Here’s how the Acer Predator Orion 3000 performed in our suite of benchmark tests:
3DMark: Night Raid: 45,795; Fire Strike: 24,310; Time Spy: 12,242
Cinebench R20: 4,000
GeekBench 5: 1,181 (single-core); 7,596 (multi-core)
PCMark 10 (Home Test): 6,607
Total War: Three Kingdoms (1080p, Ultra): 101.9 fps; (1080p, Low): 238.0 fps
Metro Exodus (1080p, Ultra): 93.6 fps; (1080p, Low): 160.9 fps
As you’d expect from an RTX 3070 powered machine, the Acer Predator Orion 3000 will not only eat high framerate 1080p performance for breakfast, it’s no slouch at 4K either, with many recent titles hitting and maintaining 60fps at a high resolution.
Loading up Forza Horizon 4 (certainly not because of the high anticipation we have for the sequel), a graphically demanding and process-heavy game, and we’re happy to report barely a hitch in performance at Ultra settings.
Similarly intense AAA games like Doom Eternal and Cyberpunk 2077 were also more than capable of a 4K 60fps performance, though it’s worth noting that we did experience occasional frame drops with the latter. This is largely down to Cyberpunk’s busy open world setting as well as its infamously rocky optimization thus far.
Still, the Orion 3000 is capable of running some of the most visually stunning games out there at 4K, while keeping a consistently high frame rate, thanks in no small part to the high-end GPU in the machine.
But if you’re not fussed about 4K, performance at a 1080p setting gets even better, where you can expect to play games at a high, unlocked frame rate. This is great if you frequent multiplayer titles like Apex Legends, League of Legends or are planning on buying upcoming titles like Battlefield 2042.
We’d certainly recommend you try out ray tracing modes where applicable, too. We took Control for a spin, which arguably features one of the best implementations of the lighting tech so far, and we were more than satisfied with the resulting performance. If you’re even remotely curious about how good games can look, then the Orion 3000 is a solid jumping-on point.
Of course, one big drawback to ray tracing is the knock it can have on overall performance. And while our Control session certainly didn’t throttle the game, frame rates took a bit of a hit from time to time, and the PC’s temperature and fan speed saw an uptick. It’s no cause for concern, however, and the machine’s excellent cooling system was more than up to the task.

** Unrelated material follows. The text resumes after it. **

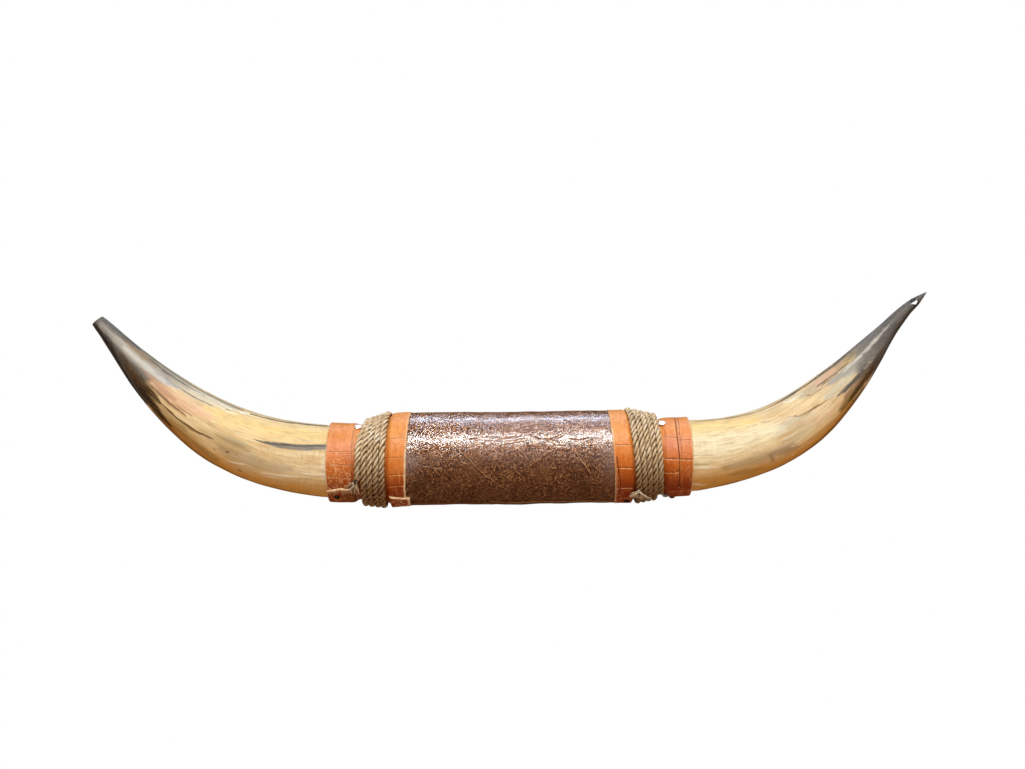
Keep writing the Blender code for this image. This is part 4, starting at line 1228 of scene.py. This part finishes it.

Lastly, the Orion 3000 is VR ready, and performance when testing with the Valve Index VR headset was nothing short of stellar. If you own a VR device like that or the Oculus Quest 2, you can be sure that graphically demanding VR titles like Half-Life: Alyx will run superbly on the machine.
Graphical fidelity isn’t the only thing the Orion 3000 is good for, though, as its processing is are similarly great. The Intel Core i7-10700 keeps process and effect-heavy games under control. And as such, it’s a great companion to the GPU and SSD.
Speaking of that SSD, it’s as quick as you’d expect from the technology. Games with painfully long load times (when installed on a HDD) like Baldur’s Gate 3, Final Fantasy 14 and The Ascent saw load times drastically reduced on the SSD.
One thing to keep in mind, though, is that your SSD-installed games will be sharing space with the OS. And at a paltry 500GB, you won’t have much room to store your favorite games, particularly if they have larger file sizes. We’d definitely recommend investing in a second SSD for your Orion 3000 if you want to avoid installing games to the hard drive.